What to work on: The entries below contain a line with "imported = [obj" and a line with "SEEN_FROM, SEEN_TO = 0.1, 20". Quote exactly those two lines and all lines between them.

Record excerpts:
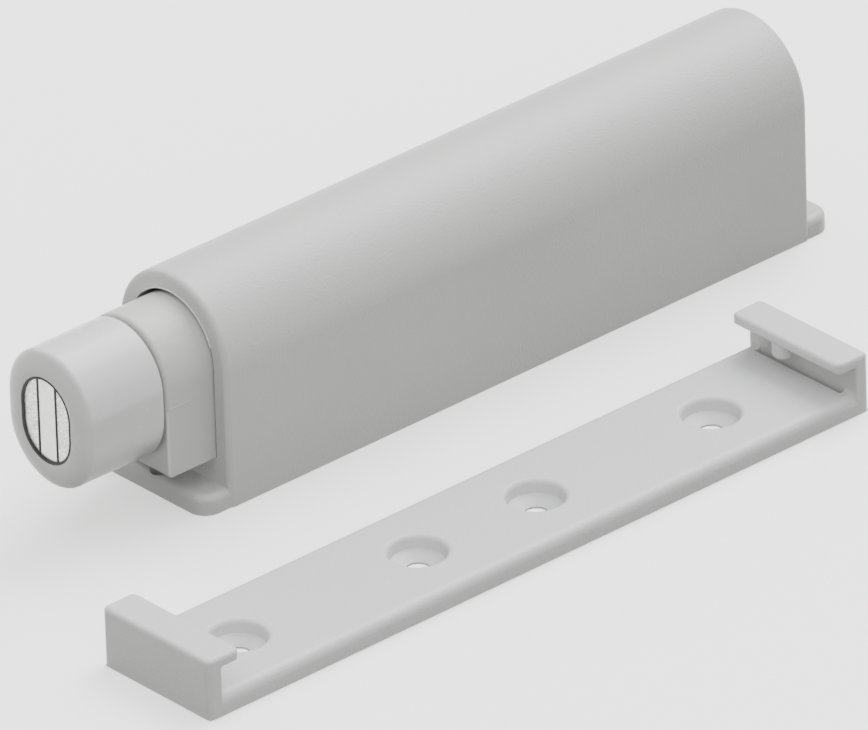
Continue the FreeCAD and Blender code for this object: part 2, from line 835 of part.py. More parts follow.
def make_mounting_plate():
    """The screwed-down strip, with a clip at each end that holds one tongue."""
    body = new_body("mounting_plate")
    low, lip, high = size("plate_thickness"), lip_height, clip_height
    wall, reach, end = size("clip_wall"), size("clip_depth"), plate_length
    pip_x = wall + size("tongue_clearance") + size("pip_from_tip")
    side = new_sketch(body, "XZ_Plane")
    outline(side, [
        (ZERO, ZERO), (end, ZERO), (end, high), (end - reach, high), (end - reach, lip),
        (end - wall, lip), (end - wall, low), (wall, low), (wall, lip), (reach, lip),
        (reach, high), (ZERO, high),
    ])
    pad(body, side, size("plate_width"), symmetric=True)
    length, top, strip = end.value, high.value, low.value
    under, tip = lip.value, reach.value
    round_edges(body, size("plate_corner_round"), lambda box: (
        box.XLength + box.YLength < 0.01 and (box.ZLength > under or near(box.ZMin, under))
    ))
    round_edges(body, size("plate_edge_round"), lambda box: (
        box.XLength > length / 2 and near(box.ZMin, strip)
    ))
    round_edges(body, size("clip_top_round"), lambda box: near(box.ZMin, top))
    round_edges(body, size("lip_round"), lambda box: (
        near(box.ZMin, under) and near(box.ZMax, under)
        and (near(box.XMax, tip) or near(box.XMin, length - tip))
    ))
    for x in (pip_x, end - pip_x):
        pip = new_sketch(body, "XY_Plane", lip - size("pip_height"))
        circle(pip, x, ZERO, size("pip_radius"))
        pad(body, pip, size("pip_height") + size("lip_thickness") / 2)
    drill_screw_holes(body)
    bind(body, "Placement.Base.x", plate_x)
    bind(body, "Placement.Base.y", plate_y)
    SUB_PARTS.append(body)


def drill_screw_holes(body):
    """Four countersunk holes in a row, two pairs about the same middle."""
    first = size("first_hole")
    second = first + size("outer_hole_gap")
    third = second + size("inner_hole_gap")
    fourth = third + size("outer_hole_gap")
    marks = new_sketch(body, "XY_Plane", size("plate_thickness"))
    for x in (first, second, third, fourth):
        circle(marks, x, ZERO, size("screw_hole_radius"))
    doc.recompute()
    before = body.Shape.Volume
    hole = body.newObject("PartDesign::Hole", "screw_holes")
    hole.Profile = marks
    doc.recompute()
    hole.Threaded = False
    hole.DepthType = "ThroughAll"
    hole.HoleCutType = "Countersink"
    bind(hole, "Diameter", size("screw_hole_radius") * 2)
    bind(hole, "HoleCutDiameter", size("screw_head_radius") * 2)
    bind(hole, "HoleCutCountersinkAngle", size("countersink_angle"))
    doc.recompute()
    if body.Shape.Volume >= before:
        raise ValueError("the screw holes cut nothing")
    top, width = size("plate_thickness").value, size("screw_head_radius").value * 2
    round_edges(body, size("hole_rim_round"), lambda box: (
        near(box.ZMin, top) and near(box.ZMax, top) and near(box.XLength, width, 0.2)
        and near(box.YLength, width, 0.2)
    ))


def write_steps():
    """Check every object of the document, then write one file for each sub-part."""
    doc.recompute()
    for item in doc.Objects:
        if "Invalid" in item.State or "Error" in item.State:
            raise ValueError(f"{item.Label} did not compute: {item.State}")
    for piece in SUB_PARTS:
        if piece.Shape.isNull() or not piece.Shape.isValid():
            raise ValueError(f"{piece.Label} has no valid shape")
        if len(piece.Shape.Solids) != 1:
            raise ValueError(f"{piece.Label} has {len(piece.Shape.Solids)} solids")
    os.makedirs("parts", exist_ok=True)
    for piece in SUB_PARTS:
        piece.Shape.exportStep(f"parts/{piece.Label}.step")
        print(piece.Label, round(piece.Shape.Volume, 2))


make_housing()
make_rear_plug()
make_stop_bumper()
make_plunger()
make_head_cap()
make_adjusting_stem()
make_thread_insert()
make_friction_ring()
make_spring_washer()
make_return_spring()
make_guide_rod()
make_magnet_set()
make_bottom_cover()
make_follower_pin()
make_follower_spring()
make_mounting_plate()
write_steps()
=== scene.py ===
# %% [markdown]
# A push to open catch, dressed for its portrait. The catch is a long arched housing of pale
# moulded plastic with a sprung slide in it. An oval head with a magnet sits on the slide.
# Beside it lies the strip that is screwed to the cabinet, which the housing snaps onto.
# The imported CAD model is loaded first. It holds the true sizes, so every piece made here
# reads its place from it.

import math
from functools import partial

import bmesh
import bpy
from mathutils import Matrix, Vector


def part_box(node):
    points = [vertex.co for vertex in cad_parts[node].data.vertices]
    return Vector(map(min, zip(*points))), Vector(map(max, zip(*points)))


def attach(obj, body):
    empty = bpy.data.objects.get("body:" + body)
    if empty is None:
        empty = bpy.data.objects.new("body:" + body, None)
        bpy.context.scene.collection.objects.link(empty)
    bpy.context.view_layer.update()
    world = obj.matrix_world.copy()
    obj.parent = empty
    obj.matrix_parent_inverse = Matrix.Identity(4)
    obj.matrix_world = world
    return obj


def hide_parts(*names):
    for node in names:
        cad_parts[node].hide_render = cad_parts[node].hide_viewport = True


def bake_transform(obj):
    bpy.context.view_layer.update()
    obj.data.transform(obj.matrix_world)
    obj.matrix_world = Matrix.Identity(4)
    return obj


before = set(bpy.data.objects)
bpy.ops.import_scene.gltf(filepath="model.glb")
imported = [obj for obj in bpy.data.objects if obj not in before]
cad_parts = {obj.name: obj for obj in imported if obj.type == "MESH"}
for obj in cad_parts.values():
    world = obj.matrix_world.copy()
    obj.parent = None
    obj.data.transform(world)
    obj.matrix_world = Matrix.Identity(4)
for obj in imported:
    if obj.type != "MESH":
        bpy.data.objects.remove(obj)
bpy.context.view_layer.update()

# %% [markdown]
# Blender works in metres here, and a catch is easier to think about in millimetres. These
# values turn the CAD boxes into the few lengths that the pieces need. The head's axis is
# the line that the cap, the magnet, the screw and the spring all share.

# %% Read the places of the pieces
MM = 0.001

housing_low, housing_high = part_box("housing")
plate_low, plate_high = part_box("mounting_plate")
cap_low, cap_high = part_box("head_cap")
HEAD_AXIS = (cap_low + cap_high) / 2
FLOOR = housing_low.z
print("housing in mm:", [round(v / MM, 2) for v in housing_high - housing_low])
print("head axis in mm:", [round(v / MM, 2) for v in HEAD_AXIS])

# %% [markdown]
# The photograph was taken from the front left, about 29 degrees above the table, through a
# long lens, so that parallel edges stay nearly parallel. The camera also leans by almost
# two degrees. It could be set by eye, but a small error shows at once along such straight
# edges. So its place is worked out from one point that is easy to see: the middle of the
# plate's front end, on the table, and where that point falls in the picture.

# %% Place the camera
PICTURE_WIDTH, PICTURE_HEIGHT = 868, 730
FOCAL_PIXELS = 18000
PIXELS_PER_MM = 10.111
AZIMUTH, ELEVATION, LEAN = -41.21, 29.03, -1.817
PLATE_FRONT_PIXEL = Vector((156.9, 693.6))
SENSOR_WIDTH = 36
SEEN_FROM, SEEN_TO = 0.1, 20


def camera_axes(azimuth, elevation, lean):
    """Right, up and backward directions of a camera that looks at the object."""
    turn, rise, roll = (math.radians(v) for v in (azimuth, elevation, lean))
    right = Vector((math.cos(turn), math.sin(turn), 0))
    level = math.cos(rise)
    back = Vector((math.sin(turn) * level, -math.cos(turn) * level, math.sin(rise)))
    up = back.cross(right)
    leaned_right = right * math.cos(roll) + up * math.sin(roll)
    return leaned_right, back.cross(leaned_right), back


def place_camera():
    right, up, back = camera_axes(AZIMUTH, ELEVATION, LEAN)
    front_end = Vector((plate_low.x, (plate_low.y + plate_high.y) / 2, FLOOR))
    aside = (PICTURE_WIDTH / 2 - PLATE_FRONT_PIXEL.x) / PIXELS_PER_MM
    below = (PLATE_FRONT_PIXEL.y - PICTURE_HEIGHT / 2) / PIXELS_PER_MM
    distance = FOCAL_PIXELS / PIXELS_PER_MM
    data = bpy.data.cameras.new("camera")
    data.sensor_width = SENSOR_WIDTH
    data.lens = SENSOR_WIDTH * FOCAL_PIXELS / PICTURE_WIDTH
    data.clip_start, data.clip_end = SEEN_FROM, SEEN_TO
    camera = bpy.data.objects.new("camera", data)
    bpy.context.scene.collection.objects.link(camera)
    place = front_end + (right * aside + up * below + back * distance) * MM
    camera.matrix_world = Matrix((
        (right.x, up.x, back.x, place.x), (right.y, up.y, back.y, place.y),
        (right.z, up.z, back.z, place.z), (0, 0, 0, 1),
    ))
    bpy.context.scene.camera = camera
    return camera


camera = place_camera()
print("lens in mm:", round(camera.data.lens, 1))

# %% [markdown]
# A studio table is a wide pale sheet. It reaches far past the picture's edges, so that no horizon
# shows. It glows faintly, as a light table does, and shows in reflections. A plain white sheet
# would throw light back up, but the undersides of the catch are dark in the photograph, so this
# one gives no diffuse light.

# %% Lay the floor
FLOOR_REACH = 3.0
FLOOR_WHITE = (0.93, 0.93, 0.93)
FLOOR_ROUGHNESS = 0.9
FLOOR_SHINE = 0.1
FLOOR_GLOW = 0.7


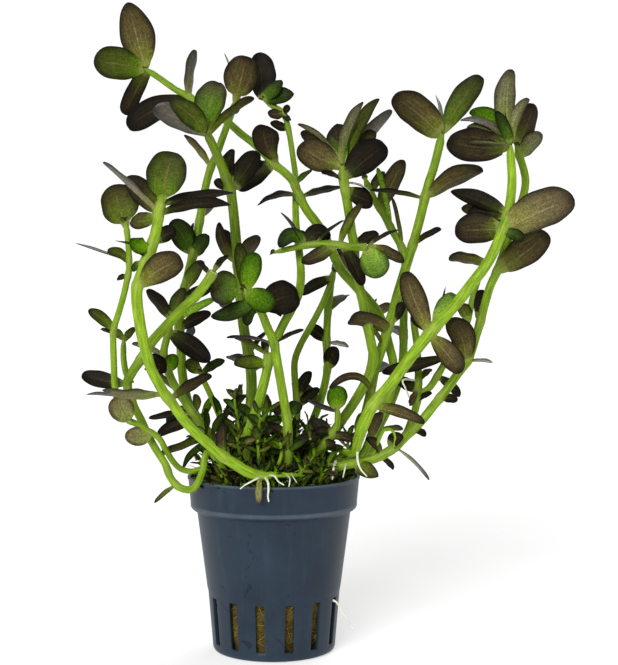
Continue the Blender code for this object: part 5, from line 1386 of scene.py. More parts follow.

Task response:
imported = [obj for obj in bpy.data.objects if obj not in before]
cad_parts = {obj.name: obj for obj in imported if obj.type == "MESH"}
for obj in cad_parts.values():
    world = obj.matrix_world.copy()
    obj.parent = None
    obj.data.transform(world)
    obj.matrix_world = Matrix.Identity(4)
for obj in imported:
    if obj.type != "MESH":
        bpy.data.objects.remove(obj)
bpy.context.view_layer.update()

# %% [markdown]
# Blender works in metres here, and a catch is easier to think about in millimetres. These
# values turn the CAD boxes into the few lengths that the pieces need. The head's axis is
# the line that the cap, the magnet, the screw and the spring all share.

# %% Read the places of the pieces
MM = 0.001

housing_low, housing_high = part_box("housing")
plate_low, plate_high = part_box("mounting_plate")
cap_low, cap_high = part_box("head_cap")
HEAD_AXIS = (cap_low + cap_high) / 2
FLOOR = housing_low.z
print("housing in mm:", [round(v / MM, 2) for v in housing_high - housing_low])
print("head axis in mm:", [round(v / MM, 2) for v in HEAD_AXIS])

# %% [markdown]
# The photograph was taken from the front left, about 29 degrees above the table, through a
# long lens, so that parallel edges stay nearly parallel. The camera also leans by almost
# two degrees. It could be set by eye, but a small error shows at once along such straight
# edges. So its place is worked out from one point that is easy to see: the middle of the
# plate's front end, on the table, and where that point falls in the picture.

# %% Place the camera
PICTURE_WIDTH, PICTURE_HEIGHT = 868, 730
FOCAL_PIXELS = 18000
PIXELS_PER_MM = 10.111
AZIMUTH, ELEVATION, LEAN = -41.21, 29.03, -1.817
PLATE_FRONT_PIXEL = Vector((156.9, 693.6))
SENSOR_WIDTH = 36
SEEN_FROM, SEEN_TO = 0.1, 20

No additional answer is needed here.